Most Harmful Events to Population Health

health_impact <- data %>%
  group_by(EVTYPE) %>%
  summarise(TOTAL_FATALITIES = sum(FATALITIES, na.rm = TRUE),
            TOTAL_INJURIES = sum(INJURIES, na.rm = TRUE)) %>%
  arrange(desc(TOTAL_FATALITIES + TOTAL_INJURIES)) %>%
  top_n(10, TOTAL_FATALITIES + TOTAL_INJURIES)

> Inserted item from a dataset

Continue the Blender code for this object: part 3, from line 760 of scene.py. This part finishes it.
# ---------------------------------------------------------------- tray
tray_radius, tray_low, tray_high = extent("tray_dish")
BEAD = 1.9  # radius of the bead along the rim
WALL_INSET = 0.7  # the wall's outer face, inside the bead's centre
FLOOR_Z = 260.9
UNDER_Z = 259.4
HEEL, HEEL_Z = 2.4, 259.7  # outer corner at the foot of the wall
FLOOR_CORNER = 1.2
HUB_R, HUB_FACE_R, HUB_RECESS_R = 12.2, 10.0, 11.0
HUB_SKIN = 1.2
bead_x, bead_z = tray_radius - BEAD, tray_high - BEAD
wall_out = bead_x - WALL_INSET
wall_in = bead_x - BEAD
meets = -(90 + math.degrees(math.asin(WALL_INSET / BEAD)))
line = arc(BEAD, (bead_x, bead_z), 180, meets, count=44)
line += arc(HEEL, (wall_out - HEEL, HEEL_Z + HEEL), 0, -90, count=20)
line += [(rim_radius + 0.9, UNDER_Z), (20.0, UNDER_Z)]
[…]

ggplot(health_impact, aes(x = reorder(EVTYPE, -(TOTAL_FATALITIES + TOTAL_INJURIES)), 
                           y = TOTAL_FATALITIES + TOTAL_INJURIES, fill = EVTYPE)) +
  geom_bar(stat = "identity") +
  coord_flip() +
  labs(title = "Top 10 Weather Events Causing Most Harm to Population Health",
       x = "Event Type", y = "Total Fatalities + Injuries") +
  theme_minimal()

###Greatest Economic Consequences

economic_impact <- data %>%
  group_by(EVTYPE) %>%
  summarise(TOTAL_ECONOMIC_DMG = sum(TOTAL_ECONOMIC_DMG, na.rm = TRUE)) %>%
  arrange(desc(TOTAL_ECONOMIC_DMG)) %>%
  top_n(10, TOTAL_ECONOMIC_DMG)

ggplot(economic_impact, aes(x = reorder(EVTYPE, -TOTAL_ECONOMIC_DMG), 
                             y = TOTAL_ECONOMIC_DMG / 1e9, fill = EVTYPE)) +
  geom_bar(stat = "identity") +
  coord_flip() +
  labs(title = "Top 10 Weather Events with Greatest Economic Impact",
       x = "Event Type", y = "Total Economic Damage (Billion USD)") +
  theme_minimal()

This analysis shows that tornadoes have the most significant impact on public health, causing the highest number of injuries and detahs. On the other hand floods have the greatest effect on economic impact.